Isso estava me atormentando, até que, ontem, ao acessar o arquivo de imagens do meu celular, uma foto antiga saltou à tela por acaso, sem que a estivesse procurando. Até já tinha me esquecido dela, para falar a verdade. Lá estávamos nós, diversos amigos na Praia Brava, todos rindo para a câmera, tendo nas mãos algo inusitado: charutos. Esse detalhe me fez lembrar daquele dia: foi quando anunciei aos parceiros que a Marcinha estava grávida. Pois o Juninho, ao saber disso, arranjou charutos de algum lugar, abriu uma garrafa de uísque com idade para debutar e anunciou que assaria um churrasco especial.
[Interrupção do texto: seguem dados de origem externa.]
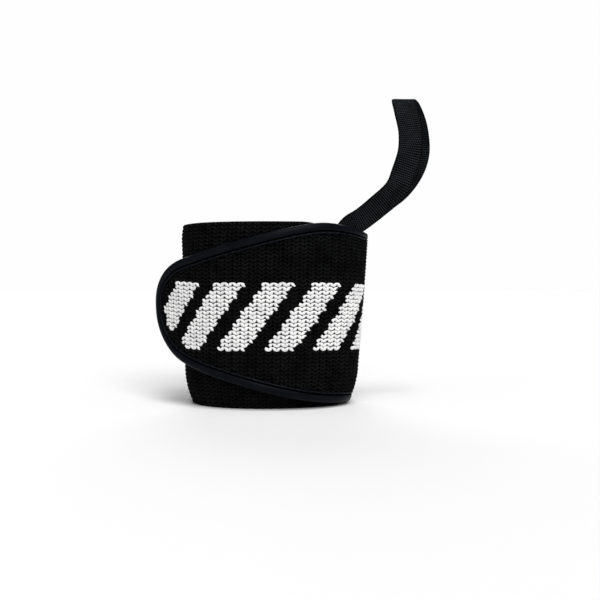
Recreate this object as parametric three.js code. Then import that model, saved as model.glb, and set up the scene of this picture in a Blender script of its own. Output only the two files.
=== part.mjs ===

Não sou muito de charutos e uísque, mas os experimentei com gosto, em comemoração ao meu filho que estava a caminho, e também à amizade, e também à vida.
Admirando a foto, disse baixinho, para mim mesmo, uma frase: "Aproveitou a vida, esse Juninho!". Ao verbalizar essa ideia, minha mente se iluminou: entendi que o Juninho fruiu ao máximo o tempo que teve debaixo do sol, e essa é a coerência que eu buscava. A história, então, ganhou um final feliz, como eu queria.
Que sorte que ele não seguiu os meus conselhos. Que sorte que ele dava de ombros quando o censurava. O Juninho, afinal, fez certo. Ele não viveu exageradamente. Ele viveu completamente.